How Does a Corporate Tax Cut Influence Investors?
A corporate tax is a tax on corporate earnings. This means that corporate investments are ultimately taxed by levying taxes on the profits earned by the corporations. The taxes are eventually deducted from the net takeaway profits which are the earnings of investors of any company or corporation. Most developed economies in the world such as the US and the UK are cutting down on their corporate tax rates in an effort to woo more investors, specifically foreign investors. In the UK, the 2015 budget has assured corporate investors that by 2020 Corporation Tax will be slashed from 20 percent to 18 percent (down from 28 percent in 2010). In the US, corporation taxes are between 15 percent and 35 percent and levied at the federal level. Prior to the budget of 2015, India Inc. had been voicing a demand for cut in the Corporation Tax rates with the aim that this should hold out the prospect of more earnings and invite more investors into the economy.
Slash in Corporate Tax Rates
Ever since PM Narendra Modi and the NDA government took over at the center, the cabinet has been working hard to make India a premier investment destination. It was with this in mind that the Make in India campaign was launched. Over 25 sectors were identified and showcased as key areas where foreign investors could set up businesses in India. To complement this campaign and to enhance India’s prospect as a manufacturing hub and business destination in the world, FM Arun Jaitley announced in his 2015 budget speech that corporate taxes would be slashed to 25 percent in a phased manner over the next four years.
According to current corporate tax rates domestic companies are required to pay an income tax of 30 percent while foreign companies operating in India and earning over INR 10 million are required to pay 42.024 percent (40 percent basic + 3 percent education cess & 2.5 percent surcharge).
In November 2015, the Finance Minister said that as a first step to sorting out the corporate tax tangle, he shall be announcing the withdrawal of various exemptions that are now available to certain sectors.
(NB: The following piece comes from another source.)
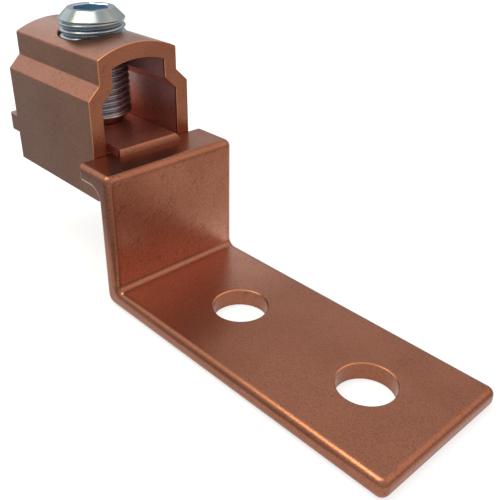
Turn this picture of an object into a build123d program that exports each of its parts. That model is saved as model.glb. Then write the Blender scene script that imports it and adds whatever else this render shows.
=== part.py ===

Once the exemptions are phased out, the government shall go ahead with the first tranche of reduction in corporate taxes. The FM also said that the government is systematically addressing various tax legacy issues such as retrospective tax amendments. The GST or Goods and Services Tax is another area where resolution needs to be achieved. Despite considerable headway this issue might need some time, said the FM.
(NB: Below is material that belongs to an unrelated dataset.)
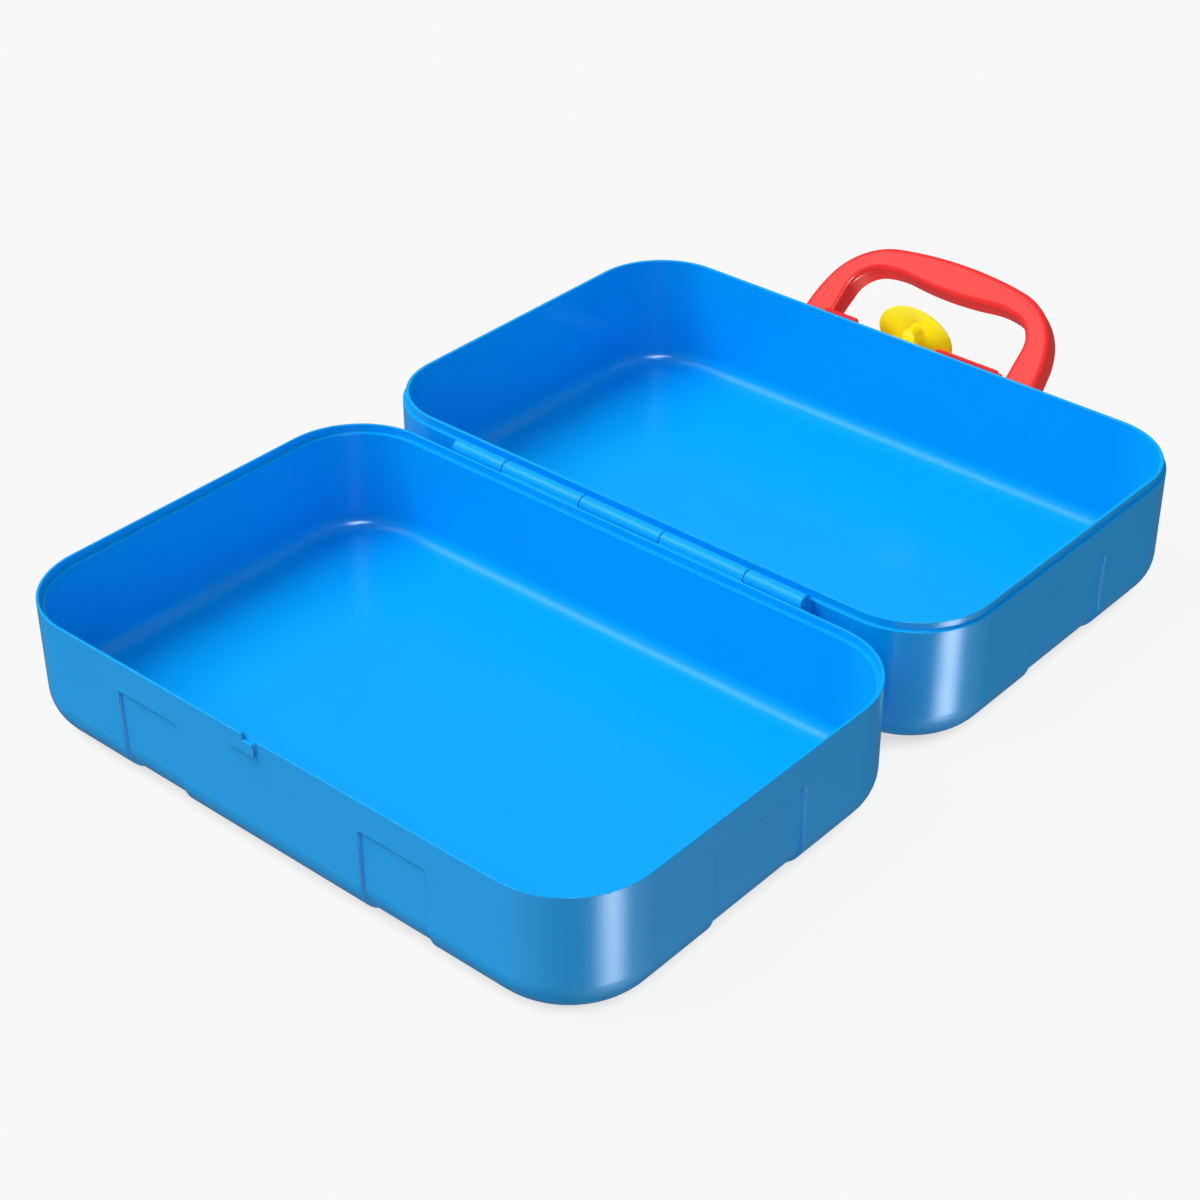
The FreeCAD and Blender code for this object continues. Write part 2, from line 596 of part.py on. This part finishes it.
PIECES = {
    "base_tray": base_tray,
    "lid_tray": lid_tray,
    "hinge_pin": hinge_pin,
    "handle_base": handle_base,
    "handle_grip": handle_grip,
    "handle_pin_left": lambda: handle_pin(-1),
    "handle_pin_right": lambda: handle_pin(1),
    "latch_knob": latch_knob,
    "latch_hook": latch_hook,
}

os.makedirs("parts", exist_ok=True)
for name, make in PIECES.items():
    shape = make()
    solids = shape.Solids
    print(f"{name}: {len(solids)} solid, valid {shape.isValid()}, volume {shape.Volume / 1000:.2f} cm3")
    solids[0].exportStep(f"parts/{name}.step")
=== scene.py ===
# %% [markdown]
# # A toy tool box, opened flat
# Two shallow blue plastic trays share one long hinge. A red carrying handle and a yellow
# turning latch sit on the far wall of the rear tray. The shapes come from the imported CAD
# model, so this lesson is about everything else: the view, the light and the plastics.
# Every length is in metres, in the frame of the CAD model: X runs along the hinge, Y runs
# from the lid tray towards the handle, and Z is up, with the floor at zero.

# %% Load the fixed frame
import math

import bpy
from mathutils import Matrix, Vector

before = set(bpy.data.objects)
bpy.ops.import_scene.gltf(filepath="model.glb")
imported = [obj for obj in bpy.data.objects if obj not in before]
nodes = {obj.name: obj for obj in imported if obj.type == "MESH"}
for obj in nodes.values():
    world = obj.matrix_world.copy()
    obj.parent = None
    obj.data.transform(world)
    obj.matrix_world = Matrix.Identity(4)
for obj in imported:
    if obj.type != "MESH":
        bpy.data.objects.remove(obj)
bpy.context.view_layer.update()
print("pieces from the frame:", ", ".join(sorted(nodes)))

# %% [markdown]
# ## The view
# The camera stands on the lid's side, to the right, and looks down at about 34 degrees.
# A camera could be aimed with a Track To constraint, but the place and the three axes
# were solved from the edges of the trays, so they are written into the camera's matrix.

# %% Camera
CAMERA_PLACE = Vector((0.556574, -0.757965, 0.593044))
CAMERA_RIGHT = Vector((0.7565246, 0.65396328, -0.00159977))
CAMERA_UP = Vector((-0.36215227, 0.42098317, 0.83163628))
LENS_MM = 75.2238
SENSOR_MM = 36.0

camera_data = bpy.data.cameras.new("view")
camera_data.sensor_width = SENSOR_MM
camera_data.lens = LENS_MM
camera = bpy.data.objects.new("view", camera_data)
bpy.context.scene.collection.objects.link(camera)
turn = Matrix((CAMERA_RIGHT, CAMERA_UP, CAMERA_RIGHT.cross(CAMERA_UP))).transposed()
camera.matrix_world = Matrix.Translation(CAMERA_PLACE) @ turn.to_4x4()
bpy.context.scene.camera = camera
bpy.context.scene.view_settings.view_transform = "Standard"
print("camera elevation:", round(math.degrees(math.asin(turn.col[2].z)), 2), "degrees")

# %% [markdown]
# ## Small helpers for node trees
# Every shader below is a handful of nodes joined by hand. Two helpers keep that short:
# one adds a node and fills its values, the other joins an output to an input.

# %% Node helpers
def add_node(tree, kind, place, **values):
    """A new node of that kind at a place in the tree, with its own properties set."""
    node = tree.nodes.new(kind)
    node.location = place
    for name, value in values.items():
        setattr(node, name, value)
    return node


def join(tree, source, target):
    """One link of the tree, from an output socket to an input socket."""
    tree.links.new(source, target)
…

Why IT Companies May Not Benefit
Even as the Finance Minister’s announcement that Corporate Tax in India will be scaled down from 30 percent to 25 percent over the next four years was met with much cheer by India Inc. there remain some apprehensions that this may not bring much benefit to the Indian IT industry – one of the main focus sectors for the central government’s Make in India campaign. Industry experts say that due to the various exemptions applicable to the country’s IT industry, the applicable taxes are already between 23 percent and 25 percent. The proposed revision and elimination of exemptions is thus unlikely to provide any additional relief and attract more investors into IT or ITES.
Tax Cut and Economic Growth
The balance between cutting corporate taxes and ensuring economic growth is a fine one. What remains to be seen is if FM Arun Jaitley can manage to sustain both. On the one hand cutting down corporate taxes should attract more investments, develop more businesses, and have appositive effect on the GDP. On the other hand there remains the fear that lesser revenue from corporate taxes will increase government’s revenue expense deficit and hence increase government’s borrowing and loan negatively impacting the economy. Cutting down corporate tax needs to be offset by a strong campaign and a focused mission to accelerate overall economic growth for the nation to derive any positive benefits out of it.